**** DATA LINES ****

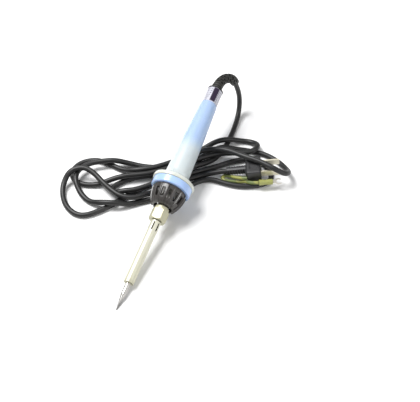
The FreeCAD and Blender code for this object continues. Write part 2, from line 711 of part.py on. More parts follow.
def blade_box(side, grow, back, front):
    """The space of one blade, from one station to another, grown on every side."""
    box = tool("Part::Box", {
        "Length": s.blade_wide + grow * 2, "Width": s.blade_thick + grow * 2, "Height": front - back})
    across = float(s.blade_gap) / 2 * side - float(s.blade_thick) / 2 - grow
    box.Placement = Placement(Vector(-float(s.blade_wide) / 2 - grow, across, float(back)), Rotation())
    return box


blade_back = plug_front - s.blade_root
bridge = tool("Part::Box", {
    "Length": s.blade_wide + 1.6, "Width": s.blade_gap + 4.0, "Height": s.bridge_thick})
bridge.Placement = Placement(
    Vector(-float(s.blade_wide) / 2 - 0.8, -float(s.blade_gap) / 2 - 2.0, float(blade_back)), Rotation())
blade_slots = [blade_box(side, 0, blade_back, plug_front) for side in BLADE_SIDES]
bridge_hole = combine("Part::MultiFuse", "plug_hollow", bridge, *blade_slots)
keep(combine("Part::Cut", "plug_body_cut", shell, bridge_hole), "plug_body", PLUG_LEVEL)
bridge_slots = combine("Part::MultiFuse", "bridge_slots",
                       *[blade_box(side, 0, blade_back, plug_front) for side in BLADE_SIDES])
keep(combine("Part::Cut", "bridge_cut", bridge, bridge_slots), "plug_bridge", PLUG_LEVEL)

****

PROBLEM STATEMENT: Extract the complete listing verbatim.

WRITTEN ANSWER:
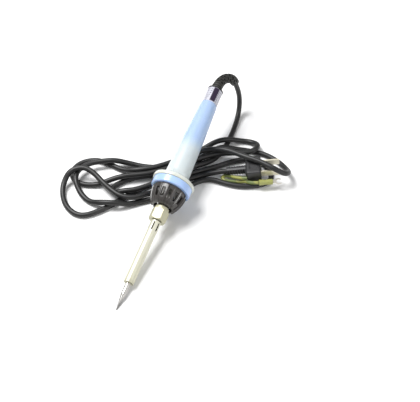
The FreeCAD and Blender code for this object continues. Write part 2, from line 711 of part.py on. More parts follow.
def blade_box(side, grow, back, front):
    """The space of one blade, from one station to another, grown on every side."""
    box = tool("Part::Box", {
        "Length": s.blade_wide + grow * 2, "Width": s.blade_thick + grow * 2, "Height": front - back})
    across = float(s.blade_gap) / 2 * side - float(s.blade_thick) / 2 - grow
    box.Placement = Placement(Vector(-float(s.blade_wide) / 2 - grow, across, float(back)), Rotation())
    return box


blade_back = plug_front - s.blade_root
bridge = tool("Part::Box", {
    "Length": s.blade_wide + 1.6, "Width": s.blade_gap + 4.0, "Height": s.bridge_thick})
bridge.Placement = Placement(
    Vector(-float(s.blade_wide) / 2 - 0.8, -float(s.blade_gap) / 2 - 2.0, float(blade_back)), Rotation())
blade_slots = [blade_box(side, 0, blade_back, plug_front) for side in BLADE_SIDES]
bridge_hole = combine("Part::MultiFuse", "plug_hollow", bridge, *blade_slots)
keep(combine("Part::Cut", "plug_body_cut", shell, bridge_hole), "plug_body", PLUG_LEVEL)
bridge_slots = combine("Part::MultiFuse", "bridge_slots",
                       *[blade_box(side, 0, blade_back, plug_front) for side in BLADE_SIDES])
keep(combine("Part::Cut", "bridge_cut", bridge, bridge_slots), "plug_bridge", PLUG_LEVEL)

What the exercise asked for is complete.